Implement a bash script automating all this blasphemy.
That’s actually a pretty neat way, nicely piggy-backing on what’s needed for the upgrade story anyways.
If it’s not already there I would add safe guards against corruptions (partial writes or reads, dumping to stable memory while downloading etc.). But otherwise a good solution!
Thanks @nomeata! No sure I understand the partial writes concern, but maybe I missing something. My canister only touches the stable memory on upgrades, that’s it. So before I call the backup I explicitly call a functions calling pre_upgrade which atomically dumps the heap into the stable memory. After that it’s not expected to be changed. The restoration is also updating the stable memory first and then atomically deserialising the heap from it in a separate message. So I’m not sure why halting is needed assuming I never upgrade and backup at the same time?
PS: There is obviously a race possible during the restoration that some updates might get lost, but the restoration is not an ordinary operation and is only required when some serious data loss or corruption has happened, so loosing updates is not a real concern here.
It sounds to me like you’ve done most of the work already! Why not take the time and make a small package / lib / blog post out of it, and maybe @skilesare can help out with a bounty from ICDevs for your troubles. win-win
I’m not sure it’s worth it. It’s still a poor man’s backup solution: I’m currently reading and writing the stable memory page by page (because query’s payloads are limited in size). I’ve set the page size to about 1Mb. I also need to base64 the strings. Now every query takes about half a second for one page! Restoring of the backup will obviously take even longer. So for canisters with a heap of hundreds of megabytes, let alone gigabytes this won’t really work.
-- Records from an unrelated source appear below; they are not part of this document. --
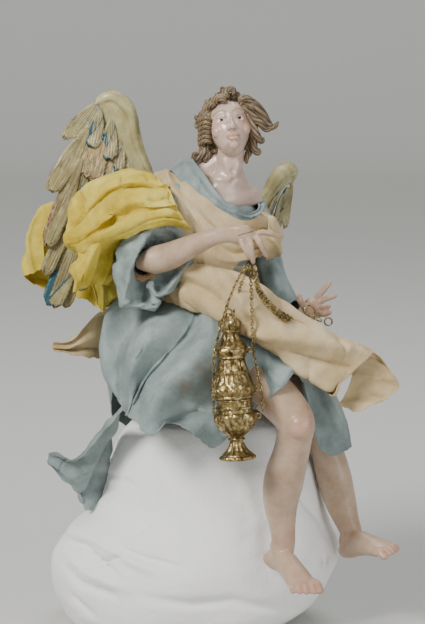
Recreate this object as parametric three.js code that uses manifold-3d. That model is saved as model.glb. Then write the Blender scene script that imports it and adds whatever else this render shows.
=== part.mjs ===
// A dressed crib angel, seated on a cloth-covered display mound and holding a censer by its chains.
// The head and shoulders are modelled clay, the limbs and wings carved wood, the clothes stiffened cloth,
// and the censer cast and chased brass. Millimetres, +Z up, with the origin under the middle of the mound.
// The angel faces between +X and -Y. Its right side is the one towards -Y.
import * as THREE from "three";
import { SimplifyModifier } from "three/addons/modifiers/SimplifyModifier.js";
import { mergeVertices } from "three/addons/utils/BufferGeometryUtils.js";
import Module from "manifold-3d";

const kit = await Module();
kit.setup();

// Driving dimensions
const GAP = 0.9; // room left between a piece and the one that it rests on
const LOOSE = 1.6; // the same round the sash and the mantle
const CLEAR = 0.15; // the least room anywhere
const SLACK = { cloth: 0.7, carved: 0.3, metal: 0.12, last: 0.02 }; // smaller steps than these are dropped
const CLOTH = 1.8; // stiffened cloth
const LINK_PITCH = 4.4;
const LINK_WIDTH = 1.9;
const SHOULDER_AXIS = [0.775, 0.56, -0.28]; // from the right shoulder to the left one
const HEAD_TURN = { yaw: 5, pitch: 25, roll: 7 }; // degrees
const SKULL = { width: 31, depth: 38, height: 36 };

// Small vector and curve helpers

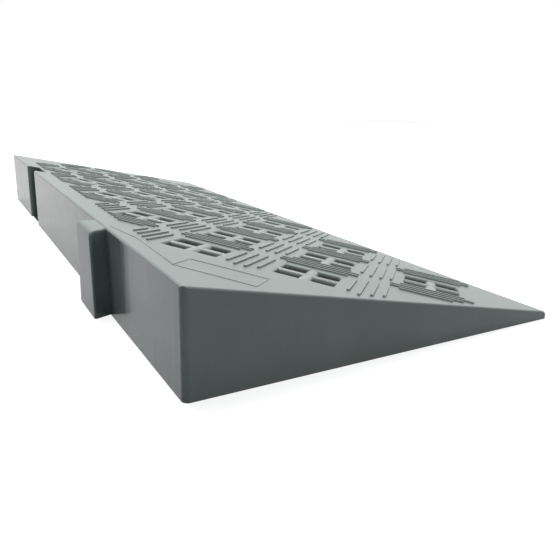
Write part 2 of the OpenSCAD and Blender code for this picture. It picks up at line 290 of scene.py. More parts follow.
class Workpiece:
    """One mesh that is added as a primitive and worked on in edit mode."""

    def __init__(self, name: str, add: Callable, **where: float | tuple) -> None:
        """Adds the primitive and opens it for work, with all of it selected.

        Args:
            name: Name of the piece.
            add: Operator that adds the primitive.
            **where: The primitive's size and place.
        """
        bpy.ops.object.select_all(action="DESELECT")
        add(**where)
        self.piece = bpy.context.object
        self.piece.name = name
        apply_place()
        bpy.ops.object.mode_set(mode="EDIT")
        bpy.ops.mesh.select_all(action="SELECT")

    def pick(self, element: Element, test: Callable[[Vector, Vector], bool]) -> None:
        """Selects the elements whose middle and normal pass a test, and nothing else.

        Args:
            element: Kind of element.
            test: Takes an element's middle and normal. An edge's normal is its direction.
        """
        bpy.ops.mesh.select_mode(type=element.value)
        bpy.ops.mesh.select_all(action="DESELECT")
        mesh = bmesh.from_edit_mesh(self.piece.data)
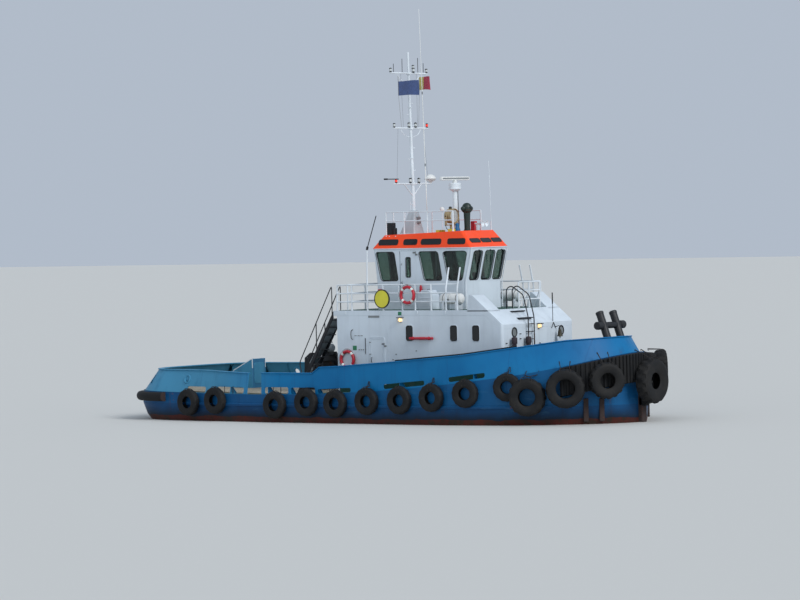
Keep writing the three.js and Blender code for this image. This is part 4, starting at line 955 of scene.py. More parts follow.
def strop(at, facing, size, width, spread, end):
    """Rope from inside a tyre's bore, over its outer side and top, to where it is made fast."""
    r, w = size / 2, width / 2
    out, side = facing_axes(facing)
    thick = 0.013
    local = [
        (spread, w * 0.3, r * 0.47), (spread, w * 0.6, r * 0.46), (spread, w * 0.9, r * 0.55),
        (spread, w - thick - 0.006, r * 0.77), (spread, w * 0.9, r * 0.93),
        (spread * 0.9, w * 0.6, r * 1.01), (spread * 0.8, 0, r * 1.03),
    ]
    path = [Vector(at) + side * a + out * b + Vector((0, 0, c)) for a, b, c in local]
    return tube(path + [Vector(e) for e in end], thick, 6)


def make_bow_fender():
    piece = Piece()
    first = param_at(DECK, 9.0)

    def section(f):
        low, high = deck_z(f[0]) - 1.08, deck_z(f[0]) - 0.03
        face = [(0.22, high), (0.25, high - 0.03), (0.25, low + 0.03), (0.22, low)]
        return [(-0.3, low), (-0.06, high)] + face

    piece.add(BAND, sweep(around(DECK, frange(first, 3, 40)), section))
    for x, y, nx, ny in around(DECK, frange(first + 0.01, 3, 22)):
        low, high = deck_z(x) - 1.07, deck_z(x) - 0.035
        rib = block(0.2, 0.298, -0.055, 0.055, low, high, 0.018)
        piece.add(BAND, moved(rib, (x, y, 0), turn_to(nx, ny)))
    piece.add(RUSTY, block(STEM_X - 0.4, STEM_X + 0.16, -0.15, 0.15, -0.9, 2.1, 0.03))
    piece.add(BAND, block(STEM_X, STEM_X + 0.305, -0.15, 0.15, 0.6, 2.1, 0.03))
    for x, y, z, size, width, facing, bore in BOW_TYRES:
        turned = hung(tyre(size, width, 90, 3, 0.055, bore), (x, y, z), facing)
        piece.add(TYRE, turned)
        out, along = facing_axes(facing)
        for spread in (-0.2, 0.2):
            foot = Vector((x, y, deck_z(x) + 0.05)) - out * 0.45 + along * spread
            if facing == 0:
                foot = Vector((10.72, spread, deck_z(10.7) + 0.04))
            end = [foot + Vector((0, 0, 0.06)), foot]
            piece.add(CHAIN, strop((x, y, z), facing, size, width * 0.9, spread, end))
    for side in (-1, 1):
        for x in (9.69, 10.1):
            s = param_at(KNUCKLE, x)
            fx, fy, nx, ny = plan_frame(KNUCKLE, s, side)
            bar = block(-0.2, 0.06, -0.09, 0.09, 0.1, 0.95, 0.015)
            piece.add(RUSTY, moved(bar, (fx, fy, 0), turn_to(nx, ny)))
    return piece.done("bow_fender_rubber", "rubber", "bow_fender")


def make_stern_fender():
    piece = Piece()
    low, high, out = 0.74, 1.09, 0.26
    mid, half = (low + high) / 2, (high - low) / 2
    section = [(-0.06, low), (-0.15, high)] + [
        (out - 0.15 + 0.15 * math.sin(t), mid + half * math.cos(t)) for t in frange(0, pi, 10)
    ]
    piece.add(BAND, sweep(around(KNUCKLE, frange(param_at(KNUCKLE, -9.03), 0, 34)), lambda f: section))
    cleat = [(a - 0.001, (b - mid) * 0.99 + mid) for a, b in section[2:8]] + [(0.05, mid)]
    for x, y, nx, ny in around(KNUCKLE, frange(param_at(KNUCKLE, -9.12), 0, 9)):
        if abs(y) > 0.3:
            piece.add(RUSTY, moved(prism(cleat, -0.03, 0.03, "y"), (x, y, 0), turn_to(nx, ny)))
    for side in (-1, 1):
        x, y, nx, ny = plan_frame(KNUCKLE, param_at(KNUCKLE, -9.03), side)
        piece.add(RUSTY, moved(prism(section, -0.02, 0.02, "y"), (x, y, 0), turn_to(nx, ny)))
    return piece.done("stern_fender_rubber", "rubber", "stern_fender")


def make_side_fender(name, side):
    piece = Piece()
    params = frange(param_at(KNUCKLE, -8.35), 2, 12) + frange(2, param_at(KNUCKLE, 8.7), 16)[1:]
    section = [(-0.06, 0.6), (-0.06, 0.72), (0.03, 0.72), (0.045, 0.7), (0.045, 0.62), (0.03, 0.6)]
    piece.add(HULL_PAINT, sweep([plan_frame(KNUCKLE, s, side) for s in params], lambda f: section))
    for x, z in SIDE_TYRES:
        y = side * (max(hull_half(x, z), hull_half(x, z + 0.2)) + 0.152)
        _, _, nx, ny = plan_frame(KNUCKLE, param_at(KNUCKLE, x), side)
        facing = math.degrees(math.atan2(ny, nx))
        squash = 1 - 0.02 * ((x * 37) % 1)
        piece.add(TYRE, hung(tyre(1.05 * squash, 0.28, 60, 2, 0.02), (x, y, z), facing))
        ported = any(r[0] + 0.05 < x < r[2] - 0.05 for r in PORTS_FORWARD + PORTS_AFT)
        for spread in (-0.07, 0.07):
            inner = half_at(RAIL_FOOT, x)
            top = deck_z(x)
            if ported:
                end = [
                    (x + spread, side * (inner + 0.05), max(top + 0.03, z + 0.5)),
                    (x + spread, side * (inner - 0.1), top + 0.05),
                    (x + spread * 0.6, side * (inner - 0.24), top + 0.01),
                ]
            else:
                end = [
                    (x + spread * 0.6, side * (inner + 0.03), z + 0.56),
                    (x + spread * 0.3, side * (inner - 0.005), z + 0.74),
                ]
            piece.add(CHAIN, strop((x, y, z), facing, 1.05, 0.28, spread, end))
    piece.add(TYRE, hung(tyre(1.4, 0.45, 90, 3, 0.055, 0.45), (8.075, side * 3.355, 1.045), side * 66))
    for spread in (-0.2, 0.2):
        x = 8.075 + spread
        end = [(x, side * (half_at(DECK, x) + 0.02), 1.84), (x, side * (half_at(RAIL_FOOT, x) - 0.01), 2.0)]
        piece.add(CHAIN, strop((8.075, side * 3.355, 1.045), side * 66, 1.4, 0.45, spread * side, end))
    return piece.done("side_fender_tyres_" + name, "rubber", "side_fender_" + name)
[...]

I’m currently reading and writing the stable memory page by page […] I’ve set the page size to about 1Mb
I remember Rick from dscvr saying something among the same lines. I believe they figured that you start at a higher number, and if the call succeeds then you continue, if not you retry the query with lower page size.
As to converting to base64, is that really necessary? If you go the rust way, you should be able to query a vec of bytes, right?
Yes, that’s what I started with. But the problem is that the blob returned by dfx is still encoded (to be printable I guess), but the size of the encoding is then larger than what I can send as a command line arg to dfx when I use it to restore the state (e.g. on my local replica).
Probably worth replacing the shell script with a proper backup client using the rust agent, then no binary data needs to be pretty-printed.
It seems that the interface (dump_to_stable, fetch_page, upload_page, load_from_stable) is actually generic enough so that this tool could be used by anyone.
As for safeguards: i’d probably add safeguards where, for example, dump_to_stable bumps and returns a counter that’s then passed to fetch_page to prevent you from accidentally downloading half the pages from an older and the other half from a newer backup. This could happen if you query very quickly after the dumping, or if some other admin dumps or upgrades while you download. Extra bonus points if that token happens to be a hash of the whole stable memory (can be calculated by dump_to_stable while writing), then you can check the download image. Similar for uploading.
Great inputs, thanks a lot @nomeata! If I get a bit more time, I’ll write a small agent-rs based tool to avoid the encoding issues and definitely add the integrity check. Then I’ll open-source it.
Maybe I’m missing something obvious, but why do you serialize the canister state to stable memory first before reading from and writing to it? Why not just operate on the canister state (in wasm linear memory) directly?
Hey there!
Why don’t you just use another canister for the backup?
Your data is already backed up by at least 7 nodes in the subnet. If you think something bad could happen to it, just flush all the data to another canister.
First, it is just more secure (7 nodes on IC vs. 1 EC2 instance on AWS, or even your personal pc).
Second, it can be done in a permissionless manner. For example, you could enable your users to backup (or even publish in a first place) their articles if they care about their persistance. You could deploy a personal backup canister for each of them (on demand and not for free), where they could store it.
Moreover, one day you’ll definitely come to a moment, when your single-canister setup is not enough to store all the data your app has. This way you could front-run this situation.
At some point there was talk of forking canisters . I don’t remember how that ended up, but it would be insanely useful for backups and for scaling. It is much easier to copy a canister and delete the first half of the data on the first and the second half on the other than to do 4GB/2MB= 2000 intercanister calls to move data from one to another.
It’s actually doesn’t matter if the platform clones the whole canister to another subnet or if you do that with inter-canister calls. For the network it is the same exact amount of load.
But inter-canister call based cloning is available right now and they allow you to spread that load through time.